Macron insisted that Europe would not risk peace in Ireland and that it would be “irresponsible” to do so: “We must all remember recent history – there was war in this part of Europe until recently and those who play with that forget history too fast.”

And he dismissed any suggestion that the EU would be to blame for a no-deal exit. “It will be the responsibility of the British government, always, because firstly it was the British people that decided Brexit, and the British government has the possibility up to the last second to revoke article 50,” he said.

German chancellor Angela Merkel has long been the most accommodating of the European leaders towards the UK and has thrown Johnson a bone by saying that he has 30 days to come up with a new proposal but it is not clear what he can achieve in that time frame that has been impossible to achieve in the last three years, since the facts on the ground have not changed and she knows it.

“The letter to the president of the European council is not a serious offer, and Boris Johnson knows it,” said Norbert Röttgen, an ally of the chancellor who heads the German parliament’s foreign affairs committee.

In a four-page letter published on Monday night, Johnson called on the EU to scrap the backstop, calling the last-resort solution for a seamless border on the island of Ireland anti-democratic and “inconsistent with the sovereignty of the UK as a state”.

The British prime minister’s first official proposal to the EU since taking office last month has been met with responses ranging from indifference to incredulity in the German capital, with senior officials saying it showed Westminster’s debate on the withdrawal agreement to be stuck on the same arguments of the so-called Brady amendment, which the EU rejected in January.

“The British prime minister starts his letter by saying he is personally committed to finding an agreement, but there is no sign in the rest of the letter that this is actually the case,” said Röttgen, a delegate for the conservative Christian Democratic Union (CDU). “To suggest the backstop could weaken the Good Friday agreement – that’s strong stuff.

“If Johnson really wanted to achieve something on his visits to Paris and Berlin, he would have been well advised against writing this letter.”

But Johnson, like Trump, has seized on this meager concession by Merkel to claim that it was obtained due to his negotiating skills. And, again like Trump, he has blamed others for his failure to get a better deal, saying that it was the defections by Conservative rebel MPs that emboldened the EU to not renegotiate, which is nonsense.

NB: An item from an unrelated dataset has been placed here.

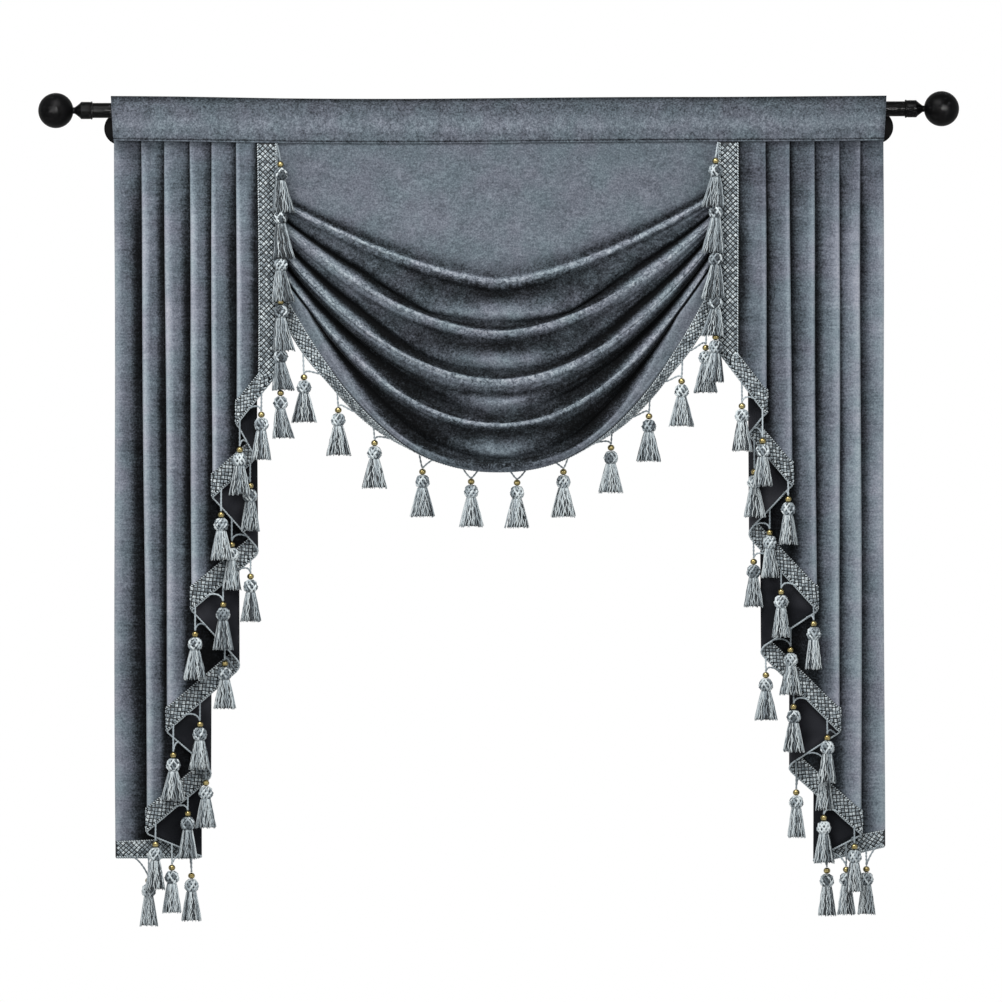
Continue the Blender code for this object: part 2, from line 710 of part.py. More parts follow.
def build_swag(cloth):
    middle, normals = swag_grid()
    shell = Shell()
    closed_sheet(shell, middle[:-1], normals[:-1], CLOTH)
    made = shell.object("swag", cloth)
    round_off(made, 60)


def build_swag_fringe(yarn):
    middle, normals = swag_grid()
    upper = shifted(middle[-2], middle[-1], SEAM_GAP)
    strip = Shell()
    closed_sheet(strip, [upper, middle[-1]], [normals[-2], normals[-1]], CLOTH)
    braid = strip.object("fringe_swag", yarn)
    hanging = Shell()
    for x, cord in SWAG_TASSELS:
        cut, hem = swag_line(x)[-2:]
        depth = blend(hem[0], cut[0], 0.1)
        above = 0.004 * smooth((hem[1] - cut[1]) / HEM_RISE_AT_MIDDLE)
        root = Vector((x, FRONT_PLANE + depth, blend(hem[1], cut[1], 0.1) + above))
        add_tassel(hanging, root, root, cord + HEM_ROOT, SWAG_TASSEL_WIDTH, SKIRT_LENGTH)
    unite(braid, [hanging.object("fringe_swag_tassels")])
    round_off(braid, 60)


# ---- tassels ----------------------------------------------------------------------------
def add_tassel(shell, root, plumb, cord, width, skirt):
    """One tassel: a cord from its root, a knotted head and four locks that stand apart.

    plumb is a point on the tassel's own upright axis; its z isn't used.
    """
    top = root.z - cord

    def square(centre, radius, z):
        corners = ((1, 1), (-1, 1), (-1, -1), (1, -1))
        return shell.add([(centre.x + radius * sx, centre.y + radius * sy, z) for sx, sy in corners])

    def octagon(radius, z):
        # Its sides face the way the square's corners point, and the four ways between them.
        angles = [math.radians(22.5 + 45 * i) for i in range(8)]
        return shell.add(
            [(plumb.x + radius * math.cos(a), plumb.y + radius * math.sin(a), z) for a in angles]
        )

    start = square(root, CORD_RADIUS, root.z)
    bend = square(root, CORD_RADIUS, root.z - 0.6 * cord)
    end = square(plumb, CORD_RADIUS, top)
    shell.faces.append(tuple(start))
    shell.bridge(start, bend)
    shell.bridge(bend, end)
    waist = octagon(HEAD_RADIUS, top - HEAD_HEIGHT * 0.55)
    neck = octagon(NECK_OF_TASSEL, top - HEAD_HEIGHT)
    for i in range(4):
        # Octagon point 2i lies beside square corner i, on its other side point 2i + 1.
        shell.faces.append((end[i], waist[2 * i], waist[2 * i + 1]))
        shell.faces.append((end[i], waist[2 * i + 1], waist[(2 * i + 2) % 8], end[(i + 1) % 4]))
    shell.bridge(waist, neck)
    add_locks(shell, plumb, neck, top - HEAD_HEIGHT, width, skirt)


def add_locks(shell, plumb, neck, z, width, skirt):
    """Four locks below a head: right, back, left and front, each from its own root."""
    half = width / 2
    corners = ((1, 1), (-1, 1), (-1, -1), (1, -1))
    inner = shell.add([(plumb.x + LOCK_ROOT * sx, plumb.y + LOCK_ROOT * sy, z) for sx, sy in corners])
    shell.faces.append(tuple(inner))
    for i in range(4):
        shell.faces.append((neck[2 * i], neck[2 * i + 1], inner[i]))
    # Columns: fall, inner and outer edge of a side lock, its half depth, then half width, near and far
    # edge of a front or back lock, which runs straight to the lower level.
    levels = (
        (0.48, 0.36 * half, 0.80 * half, 0.0038, 0.28 * half, 0.0034, 0.0082),
        (1.00, 0.44 * half, 1.00 * half, 0.0044, 0.36 * half, 0.0038, SKIRT_DEPTH),
    )
    for quarter in range(4):
        # The octagon's side that faces this way runs from point 2q - 1 to point 2q.
        before = (quarter - 1) % 4
        ring = [neck[(2 * quarter - 1) % 8], neck[2 * quarter], inner[quarter], inner[before]]
        for fall, side_in, side_out, half_depth, half_width, near, far in levels[quarter % 2:]:
            if quarter % 2:
                shape = ((far, half_width), (far, -half_width), (near, -half_width), (near, half_width))
                shape = [(along, depth) for depth, along in shape]
            else:
                shape = [(side_out, -half_depth), (side_out, half_depth)]
                shape += [(side_in, half_depth), (side_in, -half_depth)]
            turn = -1 if quarter >= 2 else 1
            low = shell.add([(plumb.x + turn * a, plumb.y + turn * b, z - skirt * fall) for a, b in shape])
            shell.bridge(ring, low)
            ring = low
        shell.faces.append(tuple(ring))


# ---- assembly ---------------------------------------------------------------------------
def main():
    for existing in list(bpy.data.objects):
        bpy.data.objects.remove(existing)
    metal = plain_material("satin_black_metal", SATIN_BLACK, 0.35, metallic=0.6)
    velvet = plain_material("slate_velvet", SLATE_VELVET, 0.85, sheen=0.4)
    band = plain_material("slate_band", SLATE_BAND, 0.85, sheen=0.4)
    yarn = plain_material("silver_braid", SILVER_BRAID, 0.55)
    build_rod(metal)
    for name, side in (("left", -1), ("right", 1)):
        build_finial("finial_" + name, side, metal)
        build_bracket("bracket_" + name, side, metal)
    build_heading(band)
    build_swag(velvet)
    build_tail("tail_left", TAIL_FOLDS_LEFT, -1, velvet)
    build_tail("tail_right", TAIL_FOLDS_RIGHT, 1, velvet)
    build_swag_fringe(yarn)
    build_tail_fringe("fringe_tail_left", TAIL_FOLDS_LEFT, -1, TAIL_TASSELS_LEFT, EDGE_TASSELS_LEFT, yarn)
    build_tail_fringe("fringe_tail_right", TAIL_FOLDS_RIGHT, 1, TAIL_TASSELS_RIGHT, EDGE_TASSELS_RIGHT, yarn)


main()
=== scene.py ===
import math

import bmesh
import bpy
import numpy as np
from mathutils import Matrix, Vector, noise


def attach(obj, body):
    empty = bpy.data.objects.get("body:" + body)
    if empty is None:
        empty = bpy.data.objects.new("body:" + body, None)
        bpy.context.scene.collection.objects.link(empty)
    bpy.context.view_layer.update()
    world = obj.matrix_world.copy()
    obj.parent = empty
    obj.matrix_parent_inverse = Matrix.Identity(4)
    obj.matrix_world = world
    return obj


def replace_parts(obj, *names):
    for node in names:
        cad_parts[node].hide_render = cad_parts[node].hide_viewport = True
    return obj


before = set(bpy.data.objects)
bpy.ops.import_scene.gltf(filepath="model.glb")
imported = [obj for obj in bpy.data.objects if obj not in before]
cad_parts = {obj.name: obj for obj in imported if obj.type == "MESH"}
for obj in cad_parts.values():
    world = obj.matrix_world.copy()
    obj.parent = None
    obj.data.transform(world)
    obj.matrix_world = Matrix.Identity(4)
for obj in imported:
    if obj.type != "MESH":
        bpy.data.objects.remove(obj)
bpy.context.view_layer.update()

# ---- camera ------------------------------------------------------------------------------
# A camera square on to the drape, far enough back to see it nearly without perspective, and
# turned a hair so that the rod's left end hangs a little lower than its right end.
CAMERA_DISTANCE = 24.0
CAMERA_AIM = (0.0029, -0.0990, -0.7558)
VIEW_WIDTH = 1.9339
CAMERA_ROLL = 0.12
SENSOR_WIDTH = 36.0

camera_data = bpy.data.cameras.new("camera")
camera_data.sensor_width = SENSOR_WIDTH
camera_data.lens = SENSOR_WIDTH * CAMERA_DISTANCE / VIEW_WIDTH
camera = bpy.data.objects.new("camera", camera_data)
camera.location = (CAMERA_AIM[0], CAMERA_AIM[1] - CAMERA_DISTANCE, CAMERA_AIM[2])
camera.rotation_euler = (math.pi / 2, math.radians(CAMERA_ROLL), 0)
bpy.context.collection.objects.link(camera)
bpy.context.scene.camera = camera

# ---- studio ------------------------------------------------------------------------------
# A white studio: a pale floor below the drape, a white surround that the camera sees at full
# brightness, a large soft light above and in front, and a weaker soft one from either side.  Narrow
# lamps that light only the rod and its finials put a highlight on each ball and a line on the rod.
FLOOR_DROP = 2.3
FLOOR_REACH = 3.0
SURROUND_LIGHT = 0.42
# One row for each soft light.  Columns: place, width, height, watts.
STUDIO_LIGHTS = (
    ((-0.6, -2.2, 2.2), 2.4, 1.6, 97),
    ((-1.5, -2.6, 0.15), 1.5, 0.9, 15),
    ((1.5, -2.6, 0.15), 1.5, 0.9, 13),
)
# One row for each pair of narrow lamps.  Columns: distance from the middle, width, height, distance of
# the place that it aims at, watts, spread in degrees.
METAL_LIGHTS = (
    (1.95, 0.26, 0.26, 0.915, 0.45, 10),
    (0.80, 0.26, 0.12, 0.800, 0.18, 7),
)
METAL_LIGHT_BEFORE = 2.6

bpy.context.scene.view_settings.view_transform = "Standard"
world = bpy.data.worlds.new("white_studio")
bpy.context.scene.world = world
world.use_nodes = True
world_nodes = world.node_tree.nodes
world_links = world.node_tree.links
seen = world_nodes.new("ShaderNodeLightPath")
level = world_nodes.new("ShaderNodeMapRange")
level.inputs["To Min"].default_value = SURROUND_LIGHT
level.inputs["To Max"].default_value = 1.0
world_links.new(seen.outputs["Is Camera Ray"], level.inputs["Value"])
world_nodes["Background"].inputs["Color"].default_value = (1, 1, 1, 1)
world_links.new(level.outputs["Result"], world_nodes["Background"].inputs["Strength"])


def new_material(name, values):
    """A named material, its node tree and its shader, with plain values for the shader's own inputs."""
    material = bpy.data.materials.new(name)
    material.use_nodes = True
    shader = material.node_tree.nodes["Principled BSDF"]
    for entry, value in values.items():
        shader.inputs[entry].default_value = value
    return material, material.node_tree, shader


def add_light(name, place, aim, width, height, watts):
    """A rectangular lamp that looks from its place at its aim."""
    lamp = bpy.data.lights.new(name, "AREA")
    lamp.shape = "RECTANGLE"
    lamp.size = width
    lamp.size_y = height
    lamp.energy = watts
    light = bpy.data.objects.new(name, lamp)
    light.location = place
    light.rotation_euler = (Vector(aim) - light.location).to_track_quat("-Z", "Y").to_euler()
    bpy.context.collection.objects.link(light)
    return light


for place, width, height, watts in STUDIO_LIGHTS:
    add_light("studio_light", place, CAMERA_AIM, width, height, watts)
shiny_pieces = bpy.data.collections.new("shiny_pieces")
for x, width, height, aim, watts, spread in METAL_LIGHTS:
    for side in (-1, 1):
        place = (side * x, -METAL_LIGHT_BEFORE, 0)
        light = add_light("metal_light", place, (side * aim, 0, 0), width, height, watts)
        light.data.spread = math.radians(spread)
        light.light_linking.receiver_collection = shiny_pieces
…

So now we have an interim deadline of 30 days before the ultimate deadline of October 31. And just like the many deadlines before them, likely nothing will happen until the last couple of weeks.

Comments

  1. blf says

    Update / addendum: Macron is backing Merkel’s 30-day timeframe. Merkel’s also clarified what many people thought, it isn’t a “hard deadline” insomuch as emphasizing there isn’t much time remaining until the currently-hard 31-Oct Boo! date.

  2. Jenora Feuer says

    This ‘deadline’ has all the appearance to me of selling rope while being amazed that the buyer hasn’t managed to hang himself with it yet.

  3. jrkrideau says

    Let’s see, Ireland and Scotland unite and negotiate a new deal with the EU. Northern Ireland is ignored. Not likely but not totally unreasonable.

    Who cares about a obstreperous province that is smaller than many Canadian lakes?

  4. file thirteen says

    @jrkrideau #3

    The people who live near the “border”, and those who cross it for business or employment reasons, care, and there are a lot of them. Whatever stance people are taking on Brexit, nobody wants a border dividing Ireland. That’s because despite all the bluster from those who could never ever ever EVER tolerate a united Ireland, it’s already united in all but name. If it wasn’t, enforcing that “border” wouldn’t be such an outrageous proposition.

    That’s why a united Ireland needs to be maintained (except that it can’t be called that until a generation passes or people’s old grievances will rise up again) and the border (the “backstop” is in fact a border) needs to be between Ireland and the rest of the UK. And Ireland are fine with that, and Northern Ireland aren’t really fine with that, but when it’s a choice between that or a land border, only those that rely on travelling to and from Great Britain think it’s a worse choice.

    But ABdPJ says they can have their cake and eat it too. On the face of it that sounds absurd, but might he have a point? Logic says that the three requirements of not having a land border, not having a sea border, and leaving the customs union are incompatible, but what happens if a no-deal Brexit occurs, and the UK refuses to enforce any kind of border control between NI and Ireland? I mean, what really does happen then? Does the EU move military might to maintain the border? I think that’s absolutely inconceivable. So what then?

    I don’t know, but ABdPJ might have calculated that in that situation the EU will eventually have to go with one of his “alternative solutions” after all. Is he right? If so, it seems he’s already won and the EU might as well negotiate to abolish the backstop now.

  5. unit000 says

    My suspicion is that Johnson’s brinksmanship on No Deal is aimed more at Westminster than Brussels. If the alternative is leaving without a deal in place, Parliament may pass the thrice-rejected withdrawal agreement out of desperation.